• [WRITTEN INSTRUCTION]: Beginning with the line where "Recreate this object" appears, restate the lines word for word through the last one in the listing.

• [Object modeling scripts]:
········

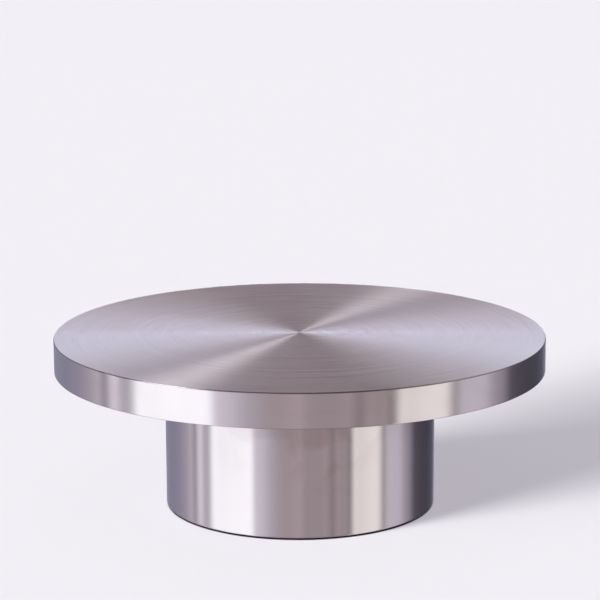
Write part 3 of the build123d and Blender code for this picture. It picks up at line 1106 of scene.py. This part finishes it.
# A strip of light near the floor draws the shadow, and a fainter one above it softens the edge.
sideStrip = {
    "azimuth": -56.7,
    "suns": [
        {"elevation": 4.5, "softness": 26.4, "floorLight": 1.42},
        {"elevation": 23.3, "softness": 21.5, "floorLight": 0.17},
    ],
}


def meanHeight(elevation, softness, slices=25):
    # How steeply a wide sun lights the floor, counting only what stands above the floor.
    total = 0.0
    shares = 0.0
    for step in range(1 - slices, slices):
        level = step / slices
        share = math.sqrt(1 - level * level)
        total += share * max(0.0, math.sin(math.radians(elevation + level * softness / 2)))
        shares += share
    return total / shares


def shineSideStrip(look):
    for sun in look["suns"]:
        data = bpy.data.lights.new("sideStrip", "SUN")
        data.angle = math.radians(sun["softness"])
        data.energy = sun["floorLight"] * math.pi / meanHeight(sun["elevation"], sun["softness"])
        lamp = addObject("sideStrip", data)
        direction = towards(look["azimuth"], sun["elevation"])
        lamp.rotation_euler = direction.to_track_quat("Z", "Y").to_euler()
        lamp.visible_glossy = False


shineSideStrip(sideStrip)

# What stands round the set, as the metal shows it: walls and gaps low down, a plainer band above them, and
# a dark ceiling and ground. Each is set out by azimuth, brightness and tone, and changes evenly to the next.
room = {
    "white": shadeOf(0.88, 0.871, 0.913),
    "ambient": shadeOf(0.34, 0.335, 0.35),
    "ceiling": shadeOf(0.09, 0.08, 0.08),
    "ground": shadeOf(0.14, 0.13, 0.14),
    "groundEdge": (-62.0, -44.0),
    "behind": shadeOf(0.30, 0.29, 0.38),
    "behindEdge": (-4.0, -9.0),
    "behindWidth": (27.0, 21.0),
    "wallEdge": (6.0, 18.0),
    "bandEdge": (31.0, 60.0),
    "brightest": 3.0,
    "tones": {
        "cool": (0.91, 1.0, 1.26),
        "pale": (0.93, 1.0, 1.18),
        "blue": (1.0, 1.0, 1.35),
        "violet": (1.1, 1.0, 1.29),
        "mauve": (1.05, 1.0, 1.13),
        "plain": (0.96, 1.0, 1.04),
        "cream": (1.04, 1.0, 0.99),
        "rose": (1.16, 1.0, 1.06),
        "brick": (1.25, 1.0, 1.03),
        "straw": (1.1, 1.0, 0.82),
    },
    "leftWalls": [
        (-180, 1.2, "cool"),
        (-167, 1.2, "cool"),
        (-162, 0.32, "blue"),
        (-155, 0.3, "blue"),
        (-136, 0.33, "blue"),
        (-122, 0.4, "violet"),
        (-111, 0.56, "mauve"),
        (-105, 0.78, "mauve"),
        (-102, 0.4, "mauve"),
        (-99.5, 0.28, "mauve"),
        (-96, 1.17, "mauve"),
        (-92.5, 1.2, "mauve"),
        (-89.5, 0.58, "mauve"),
        (-85, 0.56, "mauve"),
        (-82, 0.94, "plain"),
        (-79, 2.0, "plain"),
        (-75, 1.7, "plain"),
        (-70, 1.6, "plain"),
        (-54, 1.68, "plain"),
        (-42, 1.8, "plain"),
        (-38.5, 0.86, "mauve"),
        (-33, 0.86, "mauve"),
        (-24, 0.6, "mauve"),
        (-16, 0.48, "rose"),
        (-10, 0.47, "rose"),
        (0, 0.54, "rose"),
    ],
    "rightWalls": [
        (0, 0.54, "rose"),
        (4, 0.44, "rose"),
        (17, 0.44, "rose"),
        (22, 0.49, "rose"),
        (27.5, 0.31, "rose"),
        (32, 0.5, "rose"),
        (36, 0.41, "rose"),
        (39, 0.49, "rose"),
        (42, 0.15, "rose"),
        (43.5, 0.28, "rose"),
        (46.5, 1.28, "cream"),
        (51, 1.12, "cream"),
        (70, 1.37, "cream"),
        (75, 0.26, "cream"),
        (78.5, 0.75, "mauve"),
        (94, 0.79, "mauve"),
        (99, 0.54, "mauve"),
        (108, 0.37, "violet"),
        (112, 0.13, "violet"),
        (122, 0.09, "violet"),
        (140, 0.07, "blue"),
        (156, 0.12, "blue"),
        (163, 0.17, "blue"),
        (168, 1.33, "cool"),
        (180, 1.2, "cool"),
    ],
    "band": [
        (-180, 0.53, "brick"),
        (-170, 0.34, "brick"),
        (-160, 1.62, "pale"),
        (-145, 0.9, "mauve"),
        (-120, 0.16, "blue"),
        (-60, 0.76, "mauve"),
        (-20, 0.95, "mauve"),
        (5, 0.44, "rose"),
        (30, 0.3, "rose"),
        (75, 1.1, "straw"),
        (120, 0.36, "violet"),
        (145, 0.9, "pale"),
        (160, 1.9, "pale"),
        (170, 0.36, "brick"),
        (180, 0.53, "brick"),
    ],
}


def lightRoom(look):
    world = bpy.data.worlds.new("studioRoom")
    bpy.context.scene.world = world
    world.use_nodes = True
    tree = world.node_tree
    background = tree.nodes["Background"]
    direction = tree.nodes.new("ShaderNodeTexCoord").outputs["Generated"]
    x, y, z = splitPlace(tree, direction)
    azimuth = calc(tree, "ARCTAN2", x, calc(tree, "MULTIPLY", y, -1.0))
    full = (look["brightest"],) * 3

    def toned(brightness, tone):
        return shadeOf(*[brightness * part / look["brightest"] for part in look["tones"][tone]])

    def coloursRound(stops):
        first = stops[0][0]
        last = stops[-1][0]
        ramp = tree.nodes.new("ShaderNodeValToRGB")
        feed(tree, remap(tree, azimuth, math.radians(first), math.radians(last)), ramp.inputs["Fac"])
        marks = ramp.color_ramp.elements
        while len(marks) < len(stops):
            marks.new(1.0)
        for mark, stop in zip(marks, stops):
            mark.position = (stop[0] - first) / (last - first)
        for mark, stop in zip(marks, stops):
            mark.color = toned(*stop[1:])
        return calcVector(tree, "MULTIPLY", ramp.outputs["Color"], full)

    def above(edge):
        return remap(tree, z, *[math.sin(math.radians(angle)) for angle in edge])

    side = calc(tree, "GREATER_THAN", x, 0.0)
    walls = mixColours(tree, side, coloursRound(look["leftWalls"]), coloursRound(look["rightWalls"]))
    farSide = remap(tree, y, *[math.cos(math.radians(angle)) for angle in look["behindWidth"]])
    low = calc(tree, "MULTIPLY", farSide, above(look["behindEdge"]))
    walls = mixColours(tree, low, walls, look["behind"])
    inMetal = mixColours(tree, above(look["groundEdge"]), look["ground"], walls)
    inMetal = mixColours(tree, above(look["wallEdge"]), inMetal, coloursRound(look["band"]))
    inMetal = mixColours(tree, above(look["bandEdge"]), inMetal, look["ceiling"])
    seen = tree.nodes.new("ShaderNodeLightPath").outputs
    mirrored = calc(tree, "MAXIMUM", seen["Is Glossy Ray"], seen["Is Transmission Ray"])
    colour = mixColours(tree, mirrored, look["ambient"], inMetal)
    colour = mixColours(tree, seen["Is Camera Ray"], colour, look["white"])
    tree.links.new(colour, background.inputs["Color"])
    background.inputs["Strength"].default_value = 1.0


lightRoom(room)
bpy.context.scene.view_settings.view_transform = "Standard"
print("studio lit")
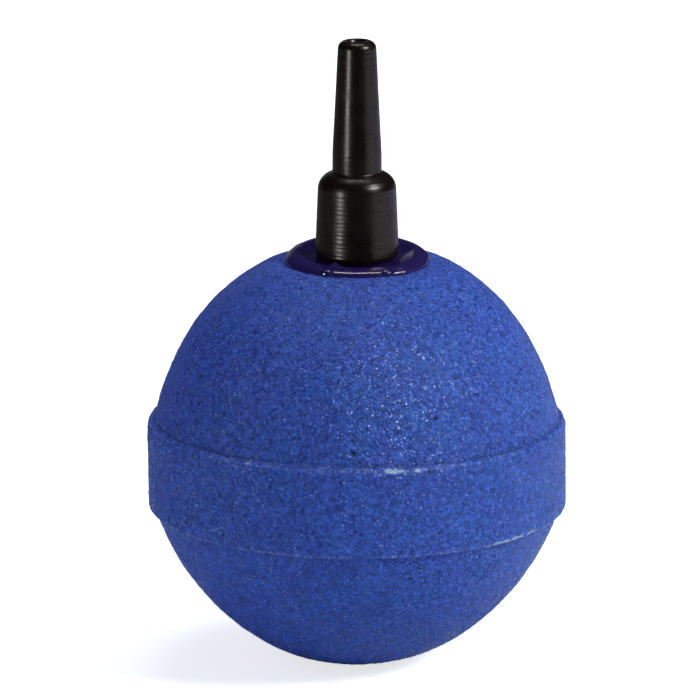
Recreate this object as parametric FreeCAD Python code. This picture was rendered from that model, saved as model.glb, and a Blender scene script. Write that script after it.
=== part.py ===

········

• [RESULT]:
Recreate this object as parametric FreeCAD Python code. This picture was rendered from that model, saved as model.glb, and a Blender scene script. Write that script after it.
=== part.py ===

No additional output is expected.